教育の役割は、基礎学力をつけることと、集団活動の中で子供たちの意欲を伸ばすことの大きく二つに分けられます。
基礎学力は、学校の授業で行われるとともに、定着力を高めるための家庭での宿題として行われてきました。
しかし、今、学力の低下が問題となっているのは、家庭で行われる自学自習形式の学習に十分に対応できない家庭があったからです。
そこで、今考えられているのは、家庭での自学自習を支援するためのネットワークの利用です。
教育にネットワークが利用できるような技術革新が、ここ数年の間に急速に発達してきました。
これが、これからの教育が大きく変わる第一の条件です。
教育の変化の第二の条件は、副業が原則容認となる社会になりつつあることです。
これまでのインフレの時代には、需要が供給を上回っていたので、どこでも長時間の労働が必要でした。
しかし、これからの時代には、供給力が常に需要を上回る傾向にあるので、ワークシェアリング、派遣労働の普及と同じように、副業が原則として容認される社会になります。
すると、会社員でも土日や早朝に子供たちの教育に関与することができるようになります。早朝の教育は特に、時差のある海外で暮らす日本の子供たちの教育に活用できます。
また、平日でも、定年後の高齢者や、子育て中の主婦は、家庭にいながらにしてできる教育の仕事というものが可能になります。
一斉授業の場合の先生の役割には、エンターテイナーの要素が必要でした。
しかし、家庭学習の場合の先生の役割は、ティーチングの力よりもコーチングの力、つまり、子供たちの自学自習をうまく軌道に載せる力が必要になります。
だから、子育ての終わった人で、あまり苦労せずに子育てを行い、子供たちがいずれもいい子に育ったというような家庭の主婦が、教える先生役としては、もっとも適役なのです。
教育の変化の第三の条件は、これから教育の自由化が進むということです。
これまで、国や自治体の教育予算は、学校におろされてきました。それを学校におろすのではなく、保護者におろすバウチャー制度という仕組みがこれから検討されるようになります。そして、保護者が自由に学校や先生を選べるようになるのです。
教育の自由化には、ある程度の基準が必要ですが、その基準をもとにした学力試験や資格試験があれば基礎学力の担保は十分に可能です。
以上の三つの条件のもとで進む教育の大きな変化に対応できるオンライン教育がこれから求められてきます。
そのオンライン教育は、これまで行われてきたMOOCのようなビデオ授業型のオンライン教育でも、マンツーマンの個別指導型のオンライン教育でもなく、少人数のグループ学習を行えるようなオンライン教育です。
そういうオンライン教育を広げるものは、コミュニティです。
インフレ時代には、何かを社会に広げるためには、メディアの力や宣伝の力が必要でした。

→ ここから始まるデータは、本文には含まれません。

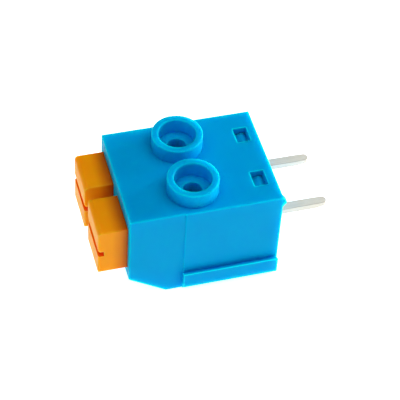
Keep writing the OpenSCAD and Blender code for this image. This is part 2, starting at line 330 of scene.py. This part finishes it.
def spring_line(pivot, tail_z):
    """Middle of the strip in X and Z, from its tail round the loop to the clamping edge.

    Each station is (x, z, turn in degrees, distance to the nearer end).
    """
    x, z = pivot
    end = math.radians(LEG_TURN)
    tail_l = z - tail_z
    tail = [0.0, 0.02, 0.08, 0.18, 0.35] + [tail_l / MM * k / 10 for k in range(2, 10)]
    line = [(x + LOOP_R, tail_z + d * MM, 0.0, d * MM) for d in tail]
    for k in range(33):
        turn = LEG_TURN * k / 32
        a = math.radians(turn)
        line.append((x + LOOP_R * math.cos(a), z + LOOP_R * math.sin(a), turn, tail_l))
    start_x, start_z = line[-1][:2]
    leg = [LEG_L / MM * k / 12 for k in range(1, 11)] + [LEG_L / MM - d for d in (0.35, 0.18, 0.08, 0.02, 0.0)]
    for d in leg:
        line.append((start_x - d * MM * math.sin(end), start_z + d * MM * math.cos(end), LEG_TURN, LEG_L - d * MM))
    return line


def strip_section(half_w, half_t):
    """Rounded section of the strip: (across the width, outwards) points round its four rounded edges."""
    r = min(STRIP_EDGE, half_t)
    points = []
    for quarter in range(4):
        side = 1 if quarter in (0, 3) else -1
        up = 1 if quarter < 2 else -1
        for k in range(5):
            a = math.radians(90 * quarter + 22.5 * k)
            points.append((side * (half_w - r) + r * math.cos(a), up * (half_t - r) + r * math.sin(a)))
    return points


def leaf_spring(pole, material):
    """One bent strip that stands for a pole's fixed spring leg and its clamping leg."""
    low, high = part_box(f"spring_{pole}")
    hinge = next(j for j in frame["joints"] if j["name"] == f"clamp_leg_{pole}_bend")["pos_m"]
    middle, half_w = (low.y + high.y) / 2, (high.y - low.y) / 2
    shape = bmesh.new()
    rings = []
    for x, z, turn, to_end in spring_line((hinge[0], hinge[2]), low.z):
        a = math.radians(turn)
        inset = CORNER_R - to_end
        narrower = CORNER_R - math.sqrt(CORNER_R ** 2 - inset ** 2) if inset > 0 else 0.0
        thinner = max(0.0, 0.04 * MM - to_end)
        section = strip_section(half_w - narrower, LEAF_T / 2 - thinner)
        rings.append([shape.verts.new((x + out * math.cos(a), middle + across, z + out * math.sin(a)))
                      for across, out in section])
    n = len(rings[0])
    for one, two in zip(rings, rings[1:]):
        for k in range(n):
            shape.faces.new((one[k], one[(k + 1) % n], two[(k + 1) % n], two[k]))
    shape.faces.new(rings[0][::-1])
    shape.faces.new(rings[-1])
    bmesh.ops.recalc_face_normals(shape, faces=shape.faces)
    for face in shape.faces:
        face.smooth = len(face.verts) == 4
    mesh = bpy.data.meshes.new(f"leaf_spring_{pole}")
    shape.to_mesh(mesh)
    shape.free()
    mesh.materials.append(material)
    strip = bpy.data.objects.new(f"leaf_spring_{pole}", mesh)
    SCENE.collection.objects.link(strip)
    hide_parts(f"spring_{pole}", f"clamp_leg_{pole}")
    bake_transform(strip)


def finish_cad_node(name, material):
    """Gives a CAD node its material and smooth shading over its small roundings, without touching its mesh."""
    node = frame["nodes"][name]
    for place in node.material_slots:
        place.material = material
    weld = node.modifiers.new("weld", "WELD")
    weld.merge_threshold = 0.002 * MM
    split = node.modifiers.new("sharp_edges", "EDGE_SPLIT")
    split.split_angle = math.radians(SHARP_ANGLE)
    normals = node.modifiers.new("normals", "WEIGHTED_NORMAL")
    normals.mode = "FACE_AREA_WITH_ANGLE"
    return node


def build():
    blue = housing_plastic()
    orange = button_plastic()
    tin = tinned_metal()
    steel = spring_steel()
    finish_cad_node("housing", blue)
    finish_cad_node("base_cover", blue)
    for pole in POLES:
        finish_cad_node(f"button_{pole}", orange)
        finish_cad_node(f"contact_{pole}", tin)
        leaf_spring(pole, steel)


add_camera()
light_the_scene()
add_floor()
build()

それは言い換えれば資金力が必要だったということです。
しかし、デフレ時代には、コミュニティの力が社会に広がる原動力になります。コミュニティの中で、よりよいものを提供し、相手の助けになることをするというコミュニティ貢献力がこれからの重要になってくるのです。
そして、このオンライン教育の普及のあとには、リアルな体験型の教育の場もまた必要になってきます。
言葉の森が今考えているのは、自然寺子屋合宿教室をオンライン教育と組み合わせて行っていくことです。
これから、そのための講師募集と講師のコミュニティ作りを進めていきたいと思っています。